### TASK STATEMENT
Set down the material once more, exactly as it appears.

╭──

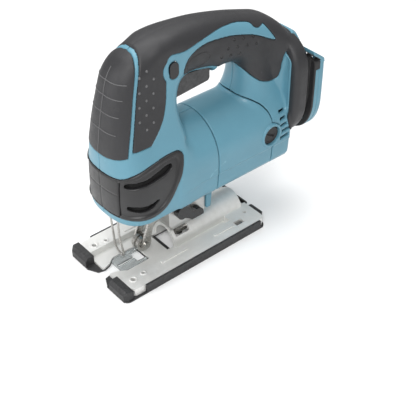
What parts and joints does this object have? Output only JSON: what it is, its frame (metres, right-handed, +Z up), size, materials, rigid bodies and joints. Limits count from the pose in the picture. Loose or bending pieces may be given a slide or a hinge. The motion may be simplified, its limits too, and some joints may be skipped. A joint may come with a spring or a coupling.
{
  "type": "cordless jigsaw",
  "caption": "Body-only cordless top-handle jigsaw with a tilting shoe, reciprocating blade clamp, orbital lever, trigger handle and open battery slide mount.",
  "frame": {"origin": "centre of the bounding box in plan, on the underside of the shoe", "axes": "+Z up, -X towards the blade end, +X towards the battery mount, -Y the operator's left side"},
  "size_m": [0.205, 0.078, 0.1984],
  "materials": {
    "blue_plastic": "satin",
    "grip_rubber": "matte",
    "black_plastic": "satin",
    "gear_case": "cast",
    "steel": "ground",
    "dark_steel": "blackened",
    "base_metal": "satin die cast",
    "copper": "enamelled wire",
    "brass": "plain",
    "magnet": "sintered",
    "carbon": "sintered carbon",
    "clear_plastic": "clear",
    "circuit_board": "lacquered"
  },
  "bodies": {
    "body": {"housing_left": "blue_plastic", "housing_right": "blue_plastic", "grip_left": "grip_rubber", "grip_right": "grip_rubber", "handle_panel_left": "grip_rubber", "handle_panel_right": "grip_rubber", "vent_cover_left": "black_plastic", "vent_cover_right": "black_plastic", "front_pad": "grip_rubber", "motor_housing": "blue_plastic", "housing_screws": "dark_steel", "gear_housing": "gear_case", "gear_bearing": "steel", "gear_housing_cover": "gear_case", "gear_housing_screws": "dark_steel", "motor_bearing_front": "steel", "motor_bearing_rear": "steel", "stator_yoke": "steel", "magnets": "magnet", "brush_holders": "brass", "carbon_brushes": "carbon", "brush_springs": "steel", "brush_caps": "black_plastic", "slider_bearing_lower": "steel", "slider_bearing_upper": "steel", "fork_pin": "steel", "fork_bracket": "steel", "wire_guard": "steel", "led_lens": "clear_plastic", "base_bolt": "dark_steel", "trigger_pin": "steel", "switch_body": "black_plastic", "controller_board": "circuit_board", "terminal_block": "black_plastic", "battery_contacts": "brass"},
    "armature": {"armature_shaft": "steel", "fan": "black_plastic", "armature_core": "steel", "armature_windings": "copper", "commutator": "copper"},
    "crank": {"crank_gear": "steel", "crank_pin": "steel"},
    "slider": {"slider_rod": "steel", "blade_clamp": "dark_steel", "clamp_spring": "steel"},
    "sleeve": {"clamp_sleeve": "dark_steel"},
    "counterweight": {"counterweight": "steel"},
    "opener": {"tool_opener": "black_plastic"},
    "trigger": {"trigger": "black_plastic"},
    "lock_off": {"lock_off_button": "black_plastic"},
    "orbital": {"orbital_lever": "black_plastic", "orbital_cam_shaft": "steel"},
    "fork": {"roller_fork": "steel", "roller_pin": "steel"},
    "roller": {"roller": "steel"},
    "base_slider": {"base_clamp_plate": "steel"},
    "base": {"base_plate": "base_metal", "cover_plate": "black_plastic", "anti_splinter_insert": "clear_plastic"},
    "wrench": {"hex_wrench": "dark_steel"}
  },
  "joints": [
    {"name": "armature_spin", "type": "hinge", "parent": "body", "child": "armature", "pos_m": [0, 0, 0.086], "axis": [1, 0, 0], "continuous": true},
    {"name": "crank_spin", "type": "hinge", "parent": "body", "child": "crank", "pos_m": [-0.036, 0, 0.111], "axis": [1, 0, 0], "continuous": true},
    {"name": "slider_stroke", "type": "slide", "parent": "body", "child": "slider", "axis": [0, 0, 1], "range_m": [-0.013, 0.013]},
    {"name": "counterweight_slide", "type": "slide", "parent": "body", "child": "counterweight", "axis": [0, 0, 1], "range_m": [-0.013, 0.013]},
    {"name": "sleeve_turn", "type": "hinge", "parent": "slider", "child": "sleeve", "pos_m": [-0.066, 0, 0.05], "axis": [0, 0, -1], "range_deg": [0, 48]},
    {"name": "opener_swing", "type": "hinge", "parent": "body", "child": "opener", "pos_m": [-0.0866, 0.017, 0.088], "axis": [0, 0, -1], "range_deg": [0, 60], "stiffness_Nm_per_rad": 0.01, "springref_deg": -11.46},
    {"name": "trigger_squeeze", "type": "hinge", "parent": "body", "child": "trigger", "pos_m": [-0.022, 0, 0.1615], "axis": [0, -1, 0], "range_deg": [0, 7], "stiffness_Nm_per_rad": 0.5, "springref_deg": -2.86},
    {"name": "lock_off_push", "type": "slide", "parent": "body", "child": "lock_off", "axis": [0, 1, 0], "range_m": [0, 0.004]},
    {"name": "orbital_set", "type": "hinge", "parent": "body", "child": "orbital", "pos_m": [-0.024, 0, 0.0405], "axis": [0, 1, 0], "range_deg": [0, 90]},
    {"name": "fork_swing", "type": "hinge", "parent": "body", "child": "fork", "pos_m": [-0.0475, 0, 0.0425], "axis": [0, 1, 0], "range_deg": [0, 3]},
    {"name": "roller_spin", "type": "hinge", "parent": "fork", "child": "roller", "pos_m": [-0.0575, 0, 0.0146], "axis": [0, 1, 0], "continuous": true},
    {"name": "base_slide", "type": "slide", "parent": "body", "child": "base_slider", "axis": [1, 0, 0], "range_m": [0, 0.008]},
    {"name": "base_bevel", "type": "hinge", "parent": "base_slider", "child": "base", "pos_m": [-0.02, 0, 0.006], "axis": [1, 0, 0], "range_deg": [-45, 45]},
    {"name": "wrench_pull", "type": "slide", "parent": "base", "child": "wrench", "axis": [1, 0, 0], "range_m": [0, 0.03]}
  ],
  "couplings": [
    {"joint": "crank_spin", "follows": "armature_spin", "ratio": -0.25},
    {"joint": "counterweight_slide", "follows": "slider_stroke", "ratio": -1},
    {"joint": "sleeve_turn", "follows": "opener_swing", "ratio": 0.8}
  ]
}
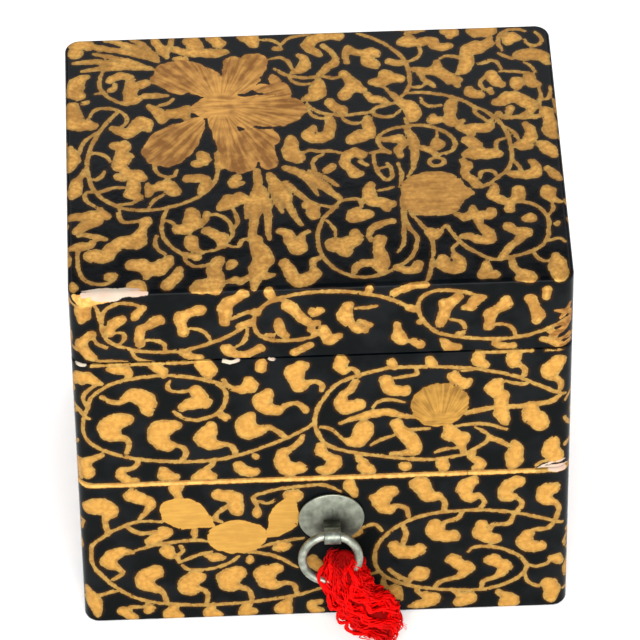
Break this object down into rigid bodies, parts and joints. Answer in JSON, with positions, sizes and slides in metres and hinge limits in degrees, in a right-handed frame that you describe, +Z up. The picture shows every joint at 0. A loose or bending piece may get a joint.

╰──

### REPLY TO THE TASK
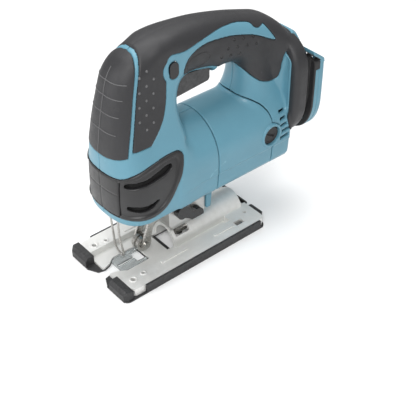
What parts and joints does this object have? Output only JSON: what it is, its frame (metres, right-handed, +Z up), size, materials, rigid bodies and joints. Limits count from the pose in the picture. Loose or bending pieces may be given a slide or a hinge. The motion may be simplified, its limits too, and some joints may be skipped. A joint may come with a spring or a coupling.
{
  "type": "cordless jigsaw",
  "caption": "Body-only cordless top-handle jigsaw with a tilting shoe, reciprocating blade clamp, orbital lever, trigger handle and open battery slide mount.",
  "frame": {"origin": "centre of the bounding box in plan, on the underside of the shoe", "axes": "+Z up, -X towards the blade end, +X towards the battery mount, -Y the operator's left side"},
  "size_m": [0.205, 0.078, 0.1984],
  "materials": {
    "blue_plastic": "satin",
    "grip_rubber": "matte",
    "black_plastic": "satin",
    "gear_case": "cast",
    "steel": "ground",
    "dark_steel": "blackened",
    "base_metal": "satin die cast",
    "copper": "enamelled wire",
    "brass": "plain",
    "magnet": "sintered",
    "carbon": "sintered carbon",
    "clear_plastic": "clear",
    "circuit_board": "lacquered"
  },
  "bodies": {
    "body": {"housing_left": "blue_plastic", "housing_right": "blue_plastic", "grip_left": "grip_rubber", "grip_right": "grip_rubber", "handle_panel_left": "grip_rubber", "handle_panel_right": "grip_rubber", "vent_cover_left": "black_plastic", "vent_cover_right": "black_plastic", "front_pad": "grip_rubber", "motor_housing": "blue_plastic", "housing_screws": "dark_steel", "gear_housing": "gear_case", "gear_bearing": "steel", "gear_housing_cover": "gear_case", "gear_housing_screws": "dark_steel", "motor_bearing_front": "steel", "motor_bearing_rear": "steel", "stator_yoke": "steel", "magnets": "magnet", "brush_holders": "brass", "carbon_brushes": "carbon", "brush_springs": "steel", "brush_caps": "black_plastic", "slider_bearing_lower": "steel", "slider_bearing_upper": "steel", "fork_pin": "steel", "fork_bracket": "steel", "wire_guard": "steel", "led_lens": "clear_plastic", "base_bolt": "dark_steel", "trigger_pin": "steel", "switch_body": "black_plastic", "controller_board": "circuit_board", "terminal_block": "black_plastic", "battery_contacts": "brass"},
    "armature": {"armature_shaft": "steel", "fan": "black_plastic", "armature_core": "steel", "armature_windings": "copper", "commutator": "copper"},
    "crank": {"crank_gear": "steel", "crank_pin": "steel"},
    "slider": {"slider_rod": "steel", "blade_clamp": "dark_steel", "clamp_spring": "steel"},
    "sleeve": {"clamp_sleeve": "dark_steel"},
    "counterweight": {"counterweight": "steel"},
    "opener": {"tool_opener": "black_plastic"},
    "trigger": {"trigger": "black_plastic"},
    "lock_off": {"lock_off_button": "black_plastic"},
    "orbital": {"orbital_lever": "black_plastic", "orbital_cam_shaft": "steel"},
    "fork": {"roller_fork": "steel", "roller_pin": "steel"},
    "roller": {"roller": "steel"},
    "base_slider": {"base_clamp_plate": "steel"},
    "base": {"base_plate": "base_metal", "cover_plate": "black_plastic", "anti_splinter_insert": "clear_plastic"},
    "wrench": {"hex_wrench": "dark_steel"}
  },
  "joints": [
    {"name": "armature_spin", "type": "hinge", "parent": "body", "child": "armature", "pos_m": [0, 0, 0.086], "axis": [1, 0, 0], "continuous": true},
    {"name": "crank_spin", "type": "hinge", "parent": "body", "child": "crank", "pos_m": [-0.036, 0, 0.111], "axis": [1, 0, 0], "continuous": true},
    {"name": "slider_stroke", "type": "slide", "parent": "body", "child": "slider", "axis": [0, 0, 1], "range_m": [-0.013, 0.013]},
    {"name": "counterweight_slide", "type": "slide", "parent": "body", "child": "counterweight", "axis": [0, 0, 1], "range_m": [-0.013, 0.013]},
    {"name": "sleeve_turn", "type": "hinge", "parent": "slider", "child": "sleeve", "pos_m": [-0.066, 0, 0.05], "axis": [0, 0, -1], "range_deg": [0, 48]},
    {"name": "opener_swing", "type": "hinge", "parent": "body", "child": "opener", "pos_m": [-0.0866, 0.017, 0.088], "axis": [0, 0, -1], "range_deg": [0, 60], "stiffness_Nm_per_rad": 0.01, "springref_deg": -11.46},
    {"name": "trigger_squeeze", "type": "hinge", "parent": "body", "child": "trigger", "pos_m": [-0.022, 0, 0.1615], "axis": [0, -1, 0], "range_deg": [0, 7], "stiffness_Nm_per_rad": 0.5, "springref_deg": -2.86},
    {"name": "lock_off_push", "type": "slide", "parent": "body", "child": "lock_off", "axis": [0, 1, 0], "range_m": [0, 0.004]},
    {"name": "orbital_set", "type": "hinge", "parent": "body", "child": "orbital", "pos_m": [-0.024, 0, 0.0405], "axis": [0, 1, 0], "range_deg": [0, 90]},
    {"name": "fork_swing", "type": "hinge", "parent": "body", "child": "fork", "pos_m": [-0.0475, 0, 0.0425], "axis": [0, 1, 0], "range_deg": [0, 3]},
    {"name": "roller_spin", "type": "hinge", "parent": "fork", "child": "roller", "pos_m": [-0.0575, 0, 0.0146], "axis": [0, 1, 0], "continuous": true},
    {"name": "base_slide", "type": "slide", "parent": "body", "child": "base_slider", "axis": [1, 0, 0], "range_m": [0, 0.008]},
    {"name": "base_bevel", "type": "hinge", "parent": "base_slider", "child": "base", "pos_m": [-0.02, 0, 0.006], "axis": [1, 0, 0], "range_deg": [-45, 45]},
    {"name": "wrench_pull", "type": "slide", "parent": "base", "child": "wrench", "axis": [1, 0, 0], "range_m": [0, 0.03]}
  ],
  "couplings": [
    {"joint": "crank_spin", "follows": "armature_spin", "ratio": -0.25},
    {"joint": "counterweight_slide", "follows": "slider_stroke", "ratio": -1},
    {"joint": "sleeve_turn", "follows": "opener_swing", "ratio": 0.8}
  ]
}
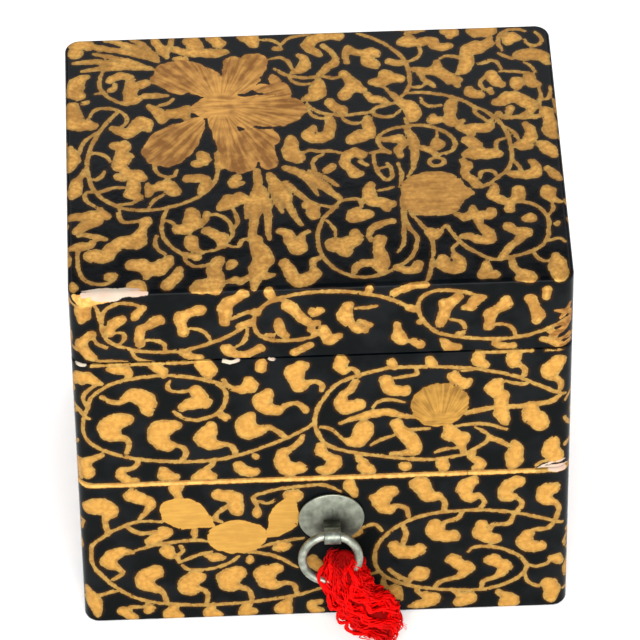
Break this object down into rigid bodies, parts and joints. Answer in JSON, with positions, sizes and slides in metres and hinge limits in degrees, in a right-handed frame that you describe, +Z up. The picture shows every joint at 0. A loose or bending piece may get a joint.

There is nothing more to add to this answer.